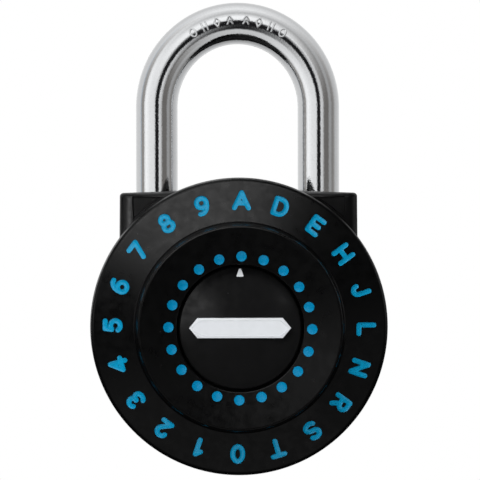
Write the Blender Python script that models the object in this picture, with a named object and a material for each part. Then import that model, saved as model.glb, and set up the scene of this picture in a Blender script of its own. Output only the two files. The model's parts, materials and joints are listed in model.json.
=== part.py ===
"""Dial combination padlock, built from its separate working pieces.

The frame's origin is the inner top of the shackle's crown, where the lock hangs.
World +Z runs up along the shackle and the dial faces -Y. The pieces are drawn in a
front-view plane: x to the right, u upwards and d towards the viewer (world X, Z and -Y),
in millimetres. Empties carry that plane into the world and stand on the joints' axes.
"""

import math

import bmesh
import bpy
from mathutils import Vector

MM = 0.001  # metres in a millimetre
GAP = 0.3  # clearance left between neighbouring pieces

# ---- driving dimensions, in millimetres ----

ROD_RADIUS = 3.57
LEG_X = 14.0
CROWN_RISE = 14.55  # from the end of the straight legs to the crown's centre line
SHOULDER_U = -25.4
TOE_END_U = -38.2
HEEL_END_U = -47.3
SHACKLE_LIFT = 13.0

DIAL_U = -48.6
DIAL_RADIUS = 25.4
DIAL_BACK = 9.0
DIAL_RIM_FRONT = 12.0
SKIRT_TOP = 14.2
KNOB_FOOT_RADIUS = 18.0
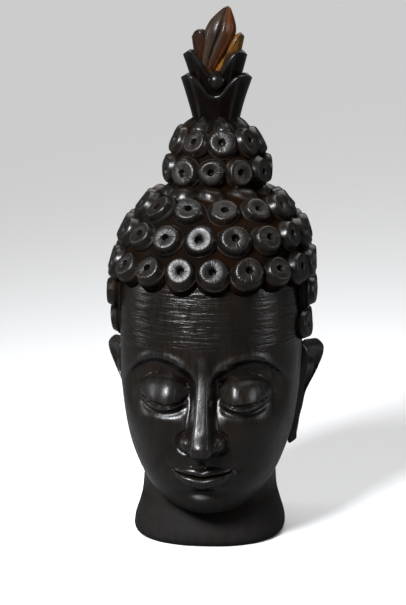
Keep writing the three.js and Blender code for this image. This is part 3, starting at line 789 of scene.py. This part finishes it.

REQUIREMENT:
Copy out the full set of records precisely, leaving nothing out.

ANSWER TO THIS TASK:
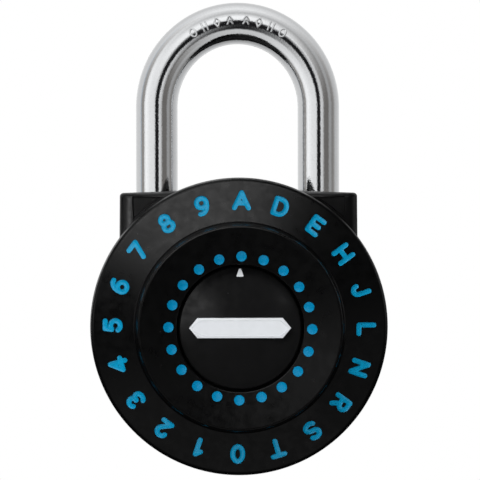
Write the Blender Python script that models the object in this picture, with a named object and a material for each part. Then import that model, saved as model.glb, and set up the scene of this picture in a Blender script of its own. Output only the two files. The model's parts, materials and joints are listed in model.json.
=== part.py ===
"""Dial combination padlock, built from its separate working pieces.

The frame's origin is the inner top of the shackle's crown, where the lock hangs.
World +Z runs up along the shackle and the dial faces -Y. The pieces are drawn in a
front-view plane: x to the right, u upwards and d towards the viewer (world X, Z and -Y),
in millimetres. Empties carry that plane into the world and stand on the joints' axes.
"""

import math

import bmesh
import bpy
from mathutils import Vector

MM = 0.001  # metres in a millimetre
GAP = 0.3  # clearance left between neighbouring pieces

# ---- driving dimensions, in millimetres ----

ROD_RADIUS = 3.57
LEG_X = 14.0
CROWN_RISE = 14.55  # from the end of the straight legs to the crown's centre line
SHOULDER_U = -25.4
TOE_END_U = -38.2
HEEL_END_U = -47.3
SHACKLE_LIFT = 13.0

DIAL_U = -48.6
DIAL_RADIUS = 25.4
DIAL_BACK = 9.0
DIAL_RIM_FRONT = 12.0
SKIRT_TOP = 14.2
KNOB_FOOT_RADIUS = 18.0
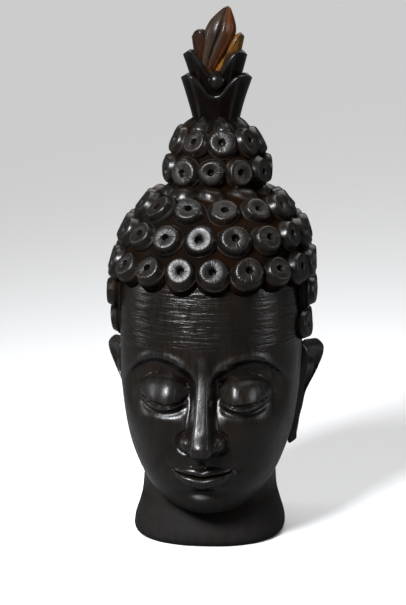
Keep writing the three.js and Blender code for this image. This is part 3, starting at line 789 of scene.py. This part finishes it.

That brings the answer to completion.